A car maker setting up its own cloud server may seem like taking on a problem-prone task that could better be left to one of the many specialty companies, as other car manufacturers do. In fact, that's what Hyundai had been doing—until now, when the company activated a cloud server for its Generation 2 (Gen2) Blue Link infotainment and services system. However, the cars will continue with the three-button arrangement on the rearview mirror: B (BlueLink) for road service; the highway symbol for cloud-based features, including travel aids; and the red SOS with phone icon for emergencies.
Moving from a hosted cloud server to its own gives Hyundai direct connections with its customers in a number of areas.
"Now we reach our customers first," noted Michael Deitz, Manager for Connected Car at Hyundai Motor America. The server then instantly relays all road-service request and emergency calls from the cloud to the Sirius XM/Agero call center.
A first look means Hyundai immediately can review and record (and, if necessary, more quickly respond to) all road-related events. They include road-service requests such as emergencies, new automatic collision notifications, and diagnostic issues including trouble codes. If needed, the system provides a direct connection into the dealers' X-Time service appointment scheduling tool. Previously, data went directly to the call center maintained by SiriusXM/Agero, which even generated the "vehicle health reports."
"Now we're producing the vehicle health reports," Deitz said emphatically.

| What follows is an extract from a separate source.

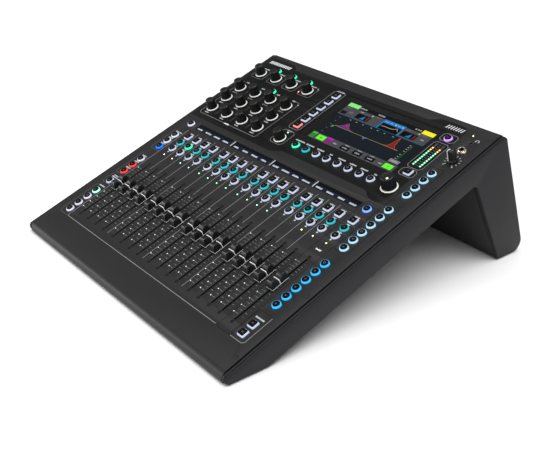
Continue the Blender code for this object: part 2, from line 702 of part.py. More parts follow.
def key_web(name, places):
    """The rubber web under a bank of keys: a strip, with an arm out to each key that stands off it."""
    if name == "section_in_keys":
        off_strip = places[3]
        return web(places[0], places[2]), [arm(off_strip, (off_strip[0], places[0][1]))]
    if name == "right_column_keys":
        column = [s for x, s, _ in places if x == RIGHT_KEYS_X]
        strip = web((RIGHT_KEYS_X, column[0]), (RIGHT_KEYS_X, column[-1]))
        arms = [arm(VIEW_KEY, (RIGHT_KEYS_X, VIEW_KEY[1])), arm(HOME_KEY, (RIGHT_KEYS_X, HOME_KEY[1]))]
        return strip, arms + [arm(HOME_KEY, LIBRARY_KEY)]
    return web(places[0], max(places, key=lambda p: (p[0], p[1]))), []


def key_bank(name, places):
    """A bank of keys moulded on one rubber web."""
    strip, arms = key_web(name, places)
    bank = boxes(name, [strip], KNOB_PLASTIC)
    for count, corners in enumerate(arms):
        combine(bank, boxes(f"{name}_arm_{count}", [corners], STEEL, HELPERS), "UNION")
    work = bmesh.new()
    root, half = WEB_BOTTOM + 0.6 * MM, SQUARE_KEY_HALF
    for x, s, square in places:
        if square:
            add_box(work, (x - half, s - half, root), (x + half, s + half, KEY_TOP))
        else:
            add_post(work, x, s, KEY_RADIUS, root, KEY_TOP, ROUND_KEY_SIDES)
    return combine(bank, finish_mesh(name + "_caps", work, STEEL, HELPERS), "UNION")


# ---- the assembly ------------------------------------------------------------------------------------


def build():
    control_panel()
    chassis_tray()
    cheek("left_cheek", -1)
    cheek("right_cheek", 1)
    rear_panel()
    rear_sockets()
    power_supply()
    power_switch()
    touchscreen()
    name_display()
    level_meter()
    phones_sockets()
    fader_board()
    main_board()
    foot_strip("front_foot", *FRONT_FOOT)
    foot_strip("rear_foot", *REAR_FOOT)
    for number, x in enumerate(STRIP_X[:-1], start=1):
        fader_cap(f"fader_cap_{number:02d}", x)
    fader_cap("fader_cap_master", MASTER_FADER_X)
    for name, places in KEYS.items():
        key_bank(name, places)
    for name, x, s, profile in KNOBS:
        knob(name, x, s, profile)


def centre_on_origin():
    """Moves the whole console so that its footprint is centred on the world's origin."""
    bpy.context.view_layer.update()
    graph = bpy.context.evaluated_depsgraph_get()
    depths = []
    for obj in CONSOLE.objects:
        if obj.type == "MESH":
            shown = obj.evaluated_get(graph)
            depths += [(shown.matrix_world @ vertex.co).y for vertex in shown.data.vertices]
    FRAME.location.y -= (min(depths) + max(depths)) / 2


build()
centre_on_origin()
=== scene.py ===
import json
import math
import random

import bmesh
import bpy
from mathutils import Matrix, Vector


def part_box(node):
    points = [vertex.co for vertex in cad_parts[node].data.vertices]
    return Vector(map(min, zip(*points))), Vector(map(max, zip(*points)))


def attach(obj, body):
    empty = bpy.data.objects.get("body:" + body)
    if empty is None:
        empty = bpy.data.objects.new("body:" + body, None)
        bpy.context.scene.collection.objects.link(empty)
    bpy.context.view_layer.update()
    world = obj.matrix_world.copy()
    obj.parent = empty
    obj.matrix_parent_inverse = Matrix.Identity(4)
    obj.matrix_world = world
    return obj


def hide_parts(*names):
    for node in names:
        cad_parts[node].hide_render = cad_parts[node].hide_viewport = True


# The looks of a desktop mixing console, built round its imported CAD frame. Sizes are in millimetres on the
# control panel unless a name says otherwise: x across, s up the slope from the front edge, w out of it.

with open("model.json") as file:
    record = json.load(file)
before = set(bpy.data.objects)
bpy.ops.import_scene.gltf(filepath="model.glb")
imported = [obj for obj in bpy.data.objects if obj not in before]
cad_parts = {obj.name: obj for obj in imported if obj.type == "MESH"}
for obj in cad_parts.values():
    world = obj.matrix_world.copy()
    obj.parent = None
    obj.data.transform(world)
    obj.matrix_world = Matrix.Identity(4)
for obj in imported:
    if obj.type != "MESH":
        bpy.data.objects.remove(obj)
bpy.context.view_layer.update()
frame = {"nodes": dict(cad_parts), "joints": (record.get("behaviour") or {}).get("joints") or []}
MM = 0.001
BODY = "console_body"

# ---- the panel's own frame ---------------------------------------------------------------------------

PHONES = (194.3, 389.0)  # where the headphone level knob stands, which fixes the panel in the row frame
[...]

Google destination search added
Owning and operating the cloud server also gives Hyundai the opportunity to validate and add apps more quickly, and the 2015 Genesis and Sonata are examples. Outwardly, the second-generation system resembles the first, with those three buttons in a row. Pressing the center button (highway icon) goes to apps in the cloud, now including Google Destination Search, which creates a data connection that uses the cloud server's Google Voice to recognize the request and then fulfill it. Pick a point of interest (POI), and Google can provide audio and visual turn-by-turn navigation on cars without embedded navigation.
Other new cloud-supplied content providers include Sound Hound (music search engine) and Pandora, the latter a "hybrid" that also requires a connected phone. Hyundai includes some lengthy free "trials" (three years for Sirius XM audio, Traffic Link, and Traffic). When the free usage expires, the Hyundai cloud server originates Blue Link billing, which is handled by Authorize.net, a company also responsible for secure holding of credit card numbers (the numbers never go to Hyundai).
The B (Blue Link) button uses onboard voice recognition (from Nuance) to create a voice call that is routed to the call center for road service, with a live agent on the other end. At the rightmost position is that button marked SOS with the red phone icon, which works similarly to the B button, but to summon emergency assistance.
Because the cloud server is at the center, Hyundai has ultimate responsibility for security. However, the content providers and the Sirius XM/Agero call center add their own layers. Additionally, Verizon, the cellular link between the server and the new 3G modem in the head units of these cars, provides its own security over the protocol from the Hyundai server, which in turn is using secure data from its providers. Google, for example, has a secure transmission system that includes 256-bit encryption. Except for the Verizon network between the cloud and the car, all transmissions between the cloud and other interfaces are on a secured Covisint platform.
3G modem, new touchscreens, apps
The new 3G-modem head unit contains the module for telematics, vs. the separate simpler module and modem on the previous generation. The Genesis comes with a choice of two touchscreens, in standard 8 in or a 9.2 in. The larger screen is 720p high-definition, and the head has a 64-GB solid-state drive for media.
New smartphone apps for Gen2 include an upgrade to the engine remote start and an Intelligent Assistant. The remote start now provides driver-selectable 1-10 min of engine warmup, including climate control operation (defrost too) if desired and engine-stop capability if the driver has a change of mind.
A text message to a smartphone sends a suggestion for the engine-start and climate-control operation based on the "Assistant's" reading of weather conditions for the zip code. It also monitors traffic on a planned route, and if the fuel level is low (warning light comes on) will mark locations of gas stations on the navigation system display along the route. Because it monitors traffic conditions, the Assistant is able to estimate departure times to make appointments. The Assistant also includes a parked car locator feature that provides a walking map back to the car.
The new automatic collision notification and call-for-emergency-assistance features also permit the driver to have pre-selected emergency contact information for transmission via SMS and email. The Gen2 Blue Link integrates Apple's Siri Eyes Free, and for iPhone users later this year the new Sonata will be compatible with Apple CarPlay. This is a suite that includes turn-by-turn directions, phone calls and texts, and supports podcasts, iHeart radio, Spotify (music streaming), and Stitcher (streaming talk radio). It will work with car controls including the touchscreen as well as Apple's Siri Voice. CarPlay would duplicate embedded navigation, but unlike the embedded type it does not provide coverage in tunnels or areas without cell service.
The Gen2 system has been phased-in only on the Genesis and Sonata to date, so the earlier system with a Sirius XM cloud server, that handles the existing customer base, will continue for an undefined period.